President Trump’s 2018 spending plan landed in front of the House Budget Committee on Wednesday, where Office of Management and Budget Director Mick Mulvaney heard plenty of criticism of the blueprint — mainly from Democrats, with one outspoken exception.
GOP Rep. Mark Sanford — a fellow South Carolinian who belongs to the House Freedom Caucus, the hard-right group Mulvaney helped found — used his five minutes of questioning at the hearing to sharply challenge the bedrock of the Trump budget: an economic growth assumption of 3 percent, one that is sharply more optimistic than those projected in recent Obama administration budgets or by the nonpartisan Congressional Budget Office.
The difference between the 1.9 percent growth contemplated by those sources and the 3 percent growth contemplated by Trump and Mulvaney generates enough new revenue to allow the new presidential budget to balance within 10 years. But Sanford called it something else: “a lie.”
“I have looked every which way at how you might get there, and you can’t get there,” Sanford said, after a short preamble where he praised the administration for seeking to balance the budget and slash taxes and spending. “I think it is just disastrously consequential to build a budget on 3 percent growth. The Bible says you can’t build a house on a sandy foundation. What it does is it perpetuates a myth that we can go out there and balance a budget without touching entitlements. It’s not only a myth, it’s frankly a lie, and if it gets started at the executive branch level it moves from there.”
“What this does is it [prevents] real debates from happening,” Sanford continued. “Legitimately, myself and Democratic colleagues can see things quite differently, but for us to have a real debate, we have to base it on real numbers. I would also say it’s important because I’m a deficit hawk, as you well know, and if you’re wrong on these numbers, it means all of a sudden we’ve created a $2-plus trillion dollar hole for our kids and grandkids here going forward.”
From there, Sanford trotted out various data points to support his claim. He called the assumption at odds with the historical record — pointing out that the current economic expansion of 94 months has already long outstripped the average American economic expansion: “But what you presume in this budget is not only will we not have a recession — though we’re in the third longest economic expansion in history — but it’s going to keep going for another 214 months. It’s not only unprecedented; I would think that to be unreasonable. It assumes that the stars perfectly align with regard to economic drivers.”
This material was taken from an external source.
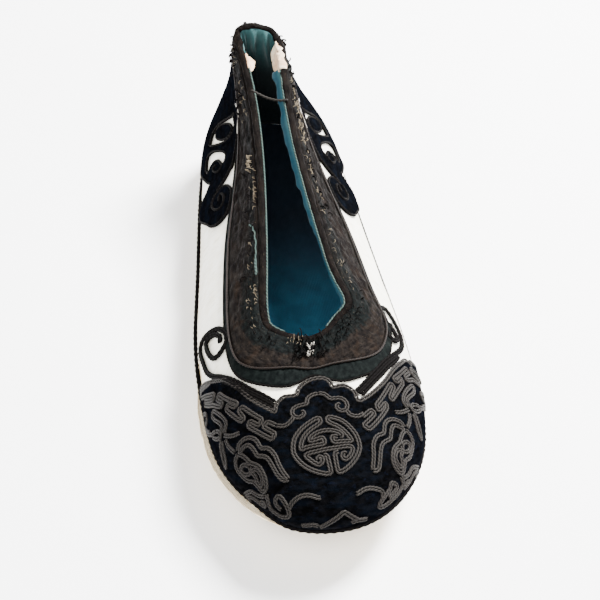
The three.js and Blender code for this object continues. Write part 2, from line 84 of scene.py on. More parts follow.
# along, half, lift, rim along, rim half, rim instep, rim heel, bulge, inward, drop, collar, border,
# undercut: the shares of the CAD's table, from heel seam to toe seam
SECTIONS = np.array([
    (0.000, 0.000, 0.00, 0.035, 0.00, 1.00, 1.00, 1.20, 0.100, 0.460, 0.50, 0.40, 0.24),
    (0.008, 0.250, 0.00, 0.041, 0.50, 1.00, 0.96, 1.20, 0.100, 0.460, 0.50, 0.40, 0.24),
    (0.054, 0.560, 0.00, 0.083, 0.58, 1.00, 0.84, 1.20, 0.170, 0.450, 0.53, 0.40, 0.24),
    (0.151, 0.710, 0.00, 0.180, 0.51, 1.00, 0.56, 1.00, 0.300, 0.460, 0.62, 0.40, 0.30),
    (0.277, 0.795, 0.00, 0.306, 0.55, 1.00, 0.31, 0.80, 0.340, 0.410, 0.76, 0.40, 0.35),
    (0.413, 0.870, 0.00, 0.442, 0.70, 1.00, 0.17, 0.65, 0.360, 0.340, 0.93, 0.40, 0.35),
    (0.558, 0.955, 0.00, 0.568, 0.88, 1.00, 0.08, 0.70, 0.390, 0.250, 0.87, 0.40, 0.30),
    (0.694, 1.000, 0.06, 0.655, 1.00, 0.99, 0.00, 0.90, 0.445, 0.180, 0.83, 0.45, 0.35),
    (0.824, 0.945, 0.32, 0.690, 0.86, 0.95, 0.00, 1.00, 0.500, 0.130, 0.97, 0.76, 0.55),
    (0.920, 0.720, 0.64, 0.703, 0.58, 0.93, 0.00, 1.00, 0.500, 0.105, 1.00, 1.10, 0.80),
    (0.980, 0.385, 0.92, 0.707, 0.29, 0.91, 0.00, 1.00, 0.500, 0.105, 0.97, 1.15, 0.97),
    (0.998, 0.000, 1.00, 0.708, 0.00, 0.90, 0.00, 1.00, 0.500, 0.105, 0.80, 0.45, 1.00),
])
TOE = len(SECTIONS) - 1
ROUND = 2 * TOE


def closed_column(entries, scale=1.0, other_side=1):
    """One column of the table as a smooth function of the place, on both sides of the shoe."""
    half = np.asarray(entries, float) * scale
    values = np.concatenate([half, other_side * half[1:-1][::-1]])
    count = len(values)
    unit = np.eye(count)
    system = 4 * unit + np.roll(unit, 1, 0) + np.roll(unit, -1, 0)
    kinks = 6 * (np.roll(values, -1) - 2 * values + np.roll(values, 1))
    bends = np.linalg.solve(system, kinks)

    def value(place):
        place = np.asarray(place, float)
        whole = np.floor(place).astype(int)
        share = place - whole
        rest = 1 - share
        here = whole % count
        after = (here + 1) % count
        straight = rest * values[here] + share * values[after]
        return straight + ((rest ** 3 - rest) * bends[here] + (share ** 3 - share) * bends[after]) / 6

    return value


base_along = closed_column(SECTIONS[:, 0])
base_half = closed_column(SECTIONS[:, 1], BALL_WIDTH / 2, -1)
base_lift = closed_column(SECTIONS[:, 2], TOE_LIFT)
rim_along = closed_column(SECTIONS[:, 3])
rim_half = closed_column(SECTIONS[:, 4], THROAT_WIDTH / 2, -1)
rim_rise = closed_column(SECTIONS[:, 5] * INSTEP_HEIGHT + SECTIONS[:, 6] * (HEEL_HEIGHT - INSTEP_HEIGHT))
bulge = closed_column(SECTIONS[:, 7], BELLY)
inward = closed_column(SECTIONS[:, 8])
drop = closed_column(SECTIONS[:, 9])
collar_width = closed_column(SECTIONS[:, 10], COLLAR_WIDTH)
border_reach = closed_column(SECTIONS[:, 11], BORDER_WIDTH)
undercut = closed_column(SECTIONS[:, 12], TOE_UNDERCUT)


def smoothstep(x, low, high):
    share = np.clip((x - low) / (high - low), 0, 1)
    return share * share * (3 - 2 * share)


def plan_point(along, half, height):
    swing = TOE_SWING * (np.maximum(0, along - SWING_START) / (1 - SWING_START)) ** 2
    return np.stack(np.broadcast_arrays(half + swing, (0.5 - along) * LENGTH, height), -1)


def base_point(place):
    return plan_point(base_along(place), base_half(place), SOLE_THICKNESS + SEAT + base_lift(place))


def near(place, middle, width):
    """One at a place and falling to nothing about twice the width away from it."""
    away = np.mod(np.asarray(place, float) - middle + ROUND / 2, ROUND) - ROUND / 2
    return np.exp(-(away / width) ** 2)


def rim_point(place):
    """The edge of the opening, pulled out of true where the photograph shows it worn."""
    point = plan_point(rim_along(place), rim_half(place), SOLE_THICKNESS + SEAT + rim_rise(place))
    torn_corner = near(place, 6.9, 0.5)
    front_right = near(place, 8.2, 0.9)
    front_left = near(place, 14.2, 0.45)
    collar = near(place, 0.0, 2.6)
    point[..., 0] += 2.6 * torn_corner - 0.5 * front_left - 3.8 * collar
    point[..., 1] += 3.6 * front_right - 1.6 * near(place, 10.9, 1.6)
    point[..., 2] += 0.9 * near(place, 21.6, 0.5) - 3.0 * near(place, 1.3, 0.8)
    return point


def collar_reach(place):
    """From the edge of the opening to the border's outer edge, which keeps its line where the rim is worn back."""
    return collar_width(place) + 3.0 * near(place, 8.2, 0.9) - 1.6 * near(place, 10.9, 1.6)


def tuck(place):
    """How far the left of the toe is pushed in over the edge of its sole, from 0 to 1."""
    place = np.mod(np.asarray(place, float), ROUND)
    return smoothstep(place, 11.8, 12.9) * smoothstep(place, 16.2, 14.4)


def unit_vector(v):
    return v / np.maximum(np.linalg.norm(v, axis=-1, keepdims=True), 1e-12)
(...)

He moved on the underlying fundamentals of economic growth: workforce, investment and productivity. To drive 3 percent growth, Sanford said, capital formation would have to rise to levels not seen in the U.S. since the mid-1970s, and that baby boom retirements stand to exert a huge drag on savings. Labor participation growth would have to go to 1980s levels, he said — a time when many women were going to work for the first time, and even returning to a ’90s level of labor participation would only nudge the overall economic growth needle.
“It would require either radically opening immigration or a radical change to demographics as we are having 10,000 baby boomers retiring each say,” Sanford said. “If you look at productivity growth, it would require numbers, again, that we haven’t seen since the golden days of 1958 to 1967 — in the final wave of electrification, consumer appliances, and the completion of the highway system — to achieve what we’re seeing. Even if we went to 1990 numbers, we would only see one-quarter of what is necessary to achieve 3 percent growth.”
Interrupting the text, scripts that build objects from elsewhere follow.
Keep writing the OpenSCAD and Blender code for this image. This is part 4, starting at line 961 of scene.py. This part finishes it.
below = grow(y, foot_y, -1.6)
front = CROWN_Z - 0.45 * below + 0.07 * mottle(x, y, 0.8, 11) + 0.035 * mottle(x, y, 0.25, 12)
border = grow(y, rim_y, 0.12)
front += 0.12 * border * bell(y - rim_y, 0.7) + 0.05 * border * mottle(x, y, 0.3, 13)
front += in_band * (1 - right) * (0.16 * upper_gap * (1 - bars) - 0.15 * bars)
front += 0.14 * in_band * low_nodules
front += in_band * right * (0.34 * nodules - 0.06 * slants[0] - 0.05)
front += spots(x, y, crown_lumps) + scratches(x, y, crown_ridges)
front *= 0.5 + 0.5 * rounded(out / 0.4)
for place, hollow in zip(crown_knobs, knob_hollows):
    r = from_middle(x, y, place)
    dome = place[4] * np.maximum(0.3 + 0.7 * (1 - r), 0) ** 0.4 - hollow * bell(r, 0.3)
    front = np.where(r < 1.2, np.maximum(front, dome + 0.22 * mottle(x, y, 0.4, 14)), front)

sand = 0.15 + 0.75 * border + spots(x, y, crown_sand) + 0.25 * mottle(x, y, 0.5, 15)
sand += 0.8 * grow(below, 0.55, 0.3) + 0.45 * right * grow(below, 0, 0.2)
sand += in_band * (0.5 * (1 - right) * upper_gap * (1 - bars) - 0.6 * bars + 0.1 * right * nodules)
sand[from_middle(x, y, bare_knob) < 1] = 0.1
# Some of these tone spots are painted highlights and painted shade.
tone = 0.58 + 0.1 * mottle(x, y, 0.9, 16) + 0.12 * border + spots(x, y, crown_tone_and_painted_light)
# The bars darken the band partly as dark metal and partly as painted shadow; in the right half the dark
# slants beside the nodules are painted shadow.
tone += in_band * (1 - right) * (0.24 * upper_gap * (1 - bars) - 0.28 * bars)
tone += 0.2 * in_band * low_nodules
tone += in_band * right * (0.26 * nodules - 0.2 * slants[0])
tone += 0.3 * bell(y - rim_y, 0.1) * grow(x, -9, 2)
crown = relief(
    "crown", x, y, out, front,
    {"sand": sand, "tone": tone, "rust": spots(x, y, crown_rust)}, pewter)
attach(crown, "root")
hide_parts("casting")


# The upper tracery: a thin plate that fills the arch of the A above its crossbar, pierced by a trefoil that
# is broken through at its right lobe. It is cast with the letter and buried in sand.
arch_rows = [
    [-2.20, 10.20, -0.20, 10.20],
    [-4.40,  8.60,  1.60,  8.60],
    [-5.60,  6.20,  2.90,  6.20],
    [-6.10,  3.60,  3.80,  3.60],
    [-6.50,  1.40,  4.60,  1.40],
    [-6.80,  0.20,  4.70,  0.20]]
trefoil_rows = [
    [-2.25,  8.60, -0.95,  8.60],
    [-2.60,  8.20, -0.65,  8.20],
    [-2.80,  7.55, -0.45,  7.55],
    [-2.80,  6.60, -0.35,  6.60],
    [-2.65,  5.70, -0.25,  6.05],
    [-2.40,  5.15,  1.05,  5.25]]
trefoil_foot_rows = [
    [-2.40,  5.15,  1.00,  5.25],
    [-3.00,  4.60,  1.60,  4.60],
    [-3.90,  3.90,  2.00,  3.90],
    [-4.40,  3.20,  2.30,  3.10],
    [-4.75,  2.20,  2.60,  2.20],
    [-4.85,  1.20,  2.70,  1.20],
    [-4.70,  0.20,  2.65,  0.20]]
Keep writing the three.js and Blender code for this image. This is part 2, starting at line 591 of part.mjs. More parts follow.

Mulvaney got barely a handful of words out in response before questioning moved on, but he defended the budget’s growth assumptions in remarks to reporters Tuesday at the White House — what can be considered a prebuttal to Sanford.
“We have been attacked, stunningly, by some folks on the left and even in the mainstream who say that that’s an unreasonable assumption,” Mulvaney said. “We should stop and think how absurd that is to think that 3 percent growth in an American economy is to some people an absurd assumption. It used to be normal. Ten years ago it was normal. In fact, it’s been normal for the history of the country.”
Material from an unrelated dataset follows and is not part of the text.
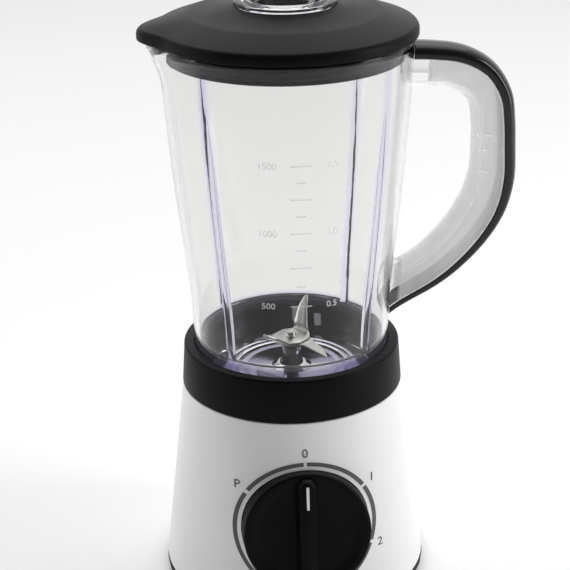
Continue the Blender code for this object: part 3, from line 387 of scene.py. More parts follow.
def clear_moulding(colour, violet, name="clear_moulding"):
    """Clear plastic: violet where it is thick at the foot, darkened there as painted shade, with faint flow
    lines and washing scratches, and a milky glowing layer that paints light in the handle's groove, on the
    lugs and at the foot.
    """
    finish = Finish(name, colour, 0.02, IOR=1.46, Transmission_Weight=1.0, Specular_IOR_Level=0.5)
    finish.shader.inputs["Specular Tint"].default_value = (0.5, 0.5, 0.5, 1.0)
    across, along, height = (finish.axis(axis) for axis in "XYZ")
    thick = 1.0 - height.step(DECK + 2 * MM, DECK + 7 * MM)
    outward = finish.radius().step(FLOOR_RING_INNER, FLOOR_RING_OUTER)
    diagonal = (across.math("ABSOLUTE") - along.math("ABSOLUTE")).math("ABSOLUTE")
    rib = (1.0 - diagonal.step(2.2 * MM, 5.5 * MM)) * 0.45
    # Painted shade: the thick foot's violet is darkened to six tenths, for the dark collar seen through it.
    violet_with_painted_shade = finish.mix(thick * outward, violet, shade(violet, 0.6))
    finish.vary_colour((thick * outward).math("MAXIMUM", rib), colour, violet_with_painted_shade)
    flow = finish.noise(16 * MM, 2.0, (1.0, 1.0, 0.25))
    scratch = finish.noise(1.5 * MM, 3.0, (1.0, 1.0, 0.12))
    proud = finish.radius() - height * JAR_TAPER
    beyond_groove = along.math("ABSOLUTE").step(9.0 * MM, 9.6 * MM)
    groove = proud.step(JAR_CLEAR - 2 * MM, JAR_CLEAR) * (1.0 - beyond_groove)
    finish.feed("Roughness", (flow * 0.02 + scratch * 0.02) + groove * 0.2)
    # Shares of the milky layer that glows at the foot and on the lugs: painted light.
    foot = thick * outward * height.step(DECK - 3 * MM, DECK)
    lug = (1.0 - finish.radius().step(49.9 * MM, 50.5 * MM)) * height.step(133 * MM, 134 * MM)
    lug = lug * (1.0 - height.step(147 * MM, 148 * MM)) * finish.radius().step(44 * MM, 46 * MM)
    painted_glow_share = (foot * 0.04).math("MAXIMUM", lug * 0.45)
    # Painted light: near white in the handle's groove and violet elsewhere, this matt layer glows and
    # lightens the frosted groove, the lugs and the foot.
    painted_milky_light = finish.mix(groove, violet, (0.95, 0.95, 0.955))
    finish.cloud((groove * (flow * 0.5 + 0.42)).math("MAXIMUM", painted_glow_share), painted_milky_light, 0.24)
    scratch = scratch * height.step(DECK + 2 * MM, DECK + 12 * MM)
    return finish.bump(flow * 0.85 + scratch * 0.15, 0.10 * MM, 0.35).material


def satin_steel():
    """Ground steel with a grain that runs along the blade."""
    finish = Finish("satin_steel", (0.62, 0.61, 0.58), 0.3, 1.0)
    grain = finish.noise(0.5 * MM, 3.0, (1.0, 9.0, 1.0))
    cloud = finish.noise(7 * MM, 2.0)
    finish.vary_colour(cloud, (0.52, 0.515, 0.495), (0.68, 0.675, 0.645))
    finish.vary_roughness(grain * 0.6 + cloud * 0.4, 0.2, 0.42)
    return finish.bump(grain, 0.01 * MM, 0.5).material


def bright_steel():
    """Spun bright steel: fine rings round the axis and a few water marks."""
    finish = Finish("bright_steel", (0.7, 0.7, 0.7), 0.08, 1.0)
    rings = (finish.radius() * (TURN / (0.7 * MM))).math("SINE") * 0.5 + 0.5
    marks = finish.noise(9 * MM, 4.0).step(0.45, 0.75)
    finish.vary_colour(marks, (0.74, 0.74, 0.73), (0.6, 0.6, 0.61))
    finish.vary_roughness(marks * 0.6 + rings * 0.4, 0.05, 0.16)
    return finish.bump(rings, 0.003 * MM, 0.4).material


def plated_steel():
    """Zinc-plated fastener with a grained plating."""
    finish = Finish("plated_steel", (0.55, 0.55, 0.56), 0.35, 1.0)
    grain = finish.noise(0.6 * MM, 3.0)
    finish.vary_colour(grain, (0.48, 0.48, 0.5), (0.66, 0.65, 0.62))
    finish.vary_roughness(grain, 0.28, 0.45)
    return finish.bump(grain, 0.01 * MM, 0.5).material


def soft_rubber():
    """Matt black rubber with a dusty bloom."""
    finish = Finish("soft_rubber", (0.02, 0.02, 0.02), 0.8, Specular_IOR_Level=0.3)
    grain = finish.noise(0.5 * MM, 3.0)
    bloom = finish.noise(9 * MM, 3.0)
    finish.vary_colour(bloom, (0.014, 0.014, 0.014), (0.035, 0.035, 0.034))
    finish.vary_roughness(bloom * 0.5 + grain * 0.5, 0.65, 0.9)
    return finish.bump(grain, 0.03 * MM, 0.6).material


def copper_winding():
    """Enamelled copper wire: turns a little over half a millimetre apart, with painted shade between the
    turns and painted highlight on their crests.
    """
    finish = Finish("copper_winding", (0.6, 0.25, 0.1), 0.35, 0.9, Coat_Weight=0.4)
    turns = (finish.axis("Z") * (TURN / (0.6 * MM))).math("SINE") * 0.5 + 0.5
    cloud = finish.noise(4 * MM, 2.0)
    # Painted shade and highlight: the colour darkens in the troughs between turns and pales on their crests,
    # half by the turns and half by random tone.
    finish.vary_colour(cloud * 0.5 + turns * 0.5, (0.42, 0.15, 0.06), (0.72, 0.34, 0.16))
    finish.vary_roughness(turns, 0.25, 0.45)
    return finish.bump(turns, 0.15 * MM, 0.7).material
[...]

The 1.9-percent growth assumptions of the CBO and the Obama administration, he added, “are something we simply reject.”
“That is a pessimistic look at what the potential for this country and for what this country’s people is,” he continued. “We reject that pessimism.”
Mulvaney added: “By the way, if you don’t, the budget will never balance. If you assume 1.9 percent growth, my guess is you’ll never see a balanced budget again. So we refuse to accept that that’s the new normal in this country. Three percent is the old normal. Three percent will be the new normal again under the Trump administration.”
In an interview after Wednesday’s hearing, Sanford said that he simply could not accept blind faith as a basis for the federal budget and suggested that he would not be inclined to support any budget that adopts a similarly rosy view of America’s economic future given its aging and slow-growing workforce and stagnant productivity gains.
“Whatever your budget is, just base it on real numbers and then let’s have a food fight,” he said. “But let’s not base it on fooling the American public into believing that you can do all this because we’re going to have a Goldilocks economy that we’ve never seen before.”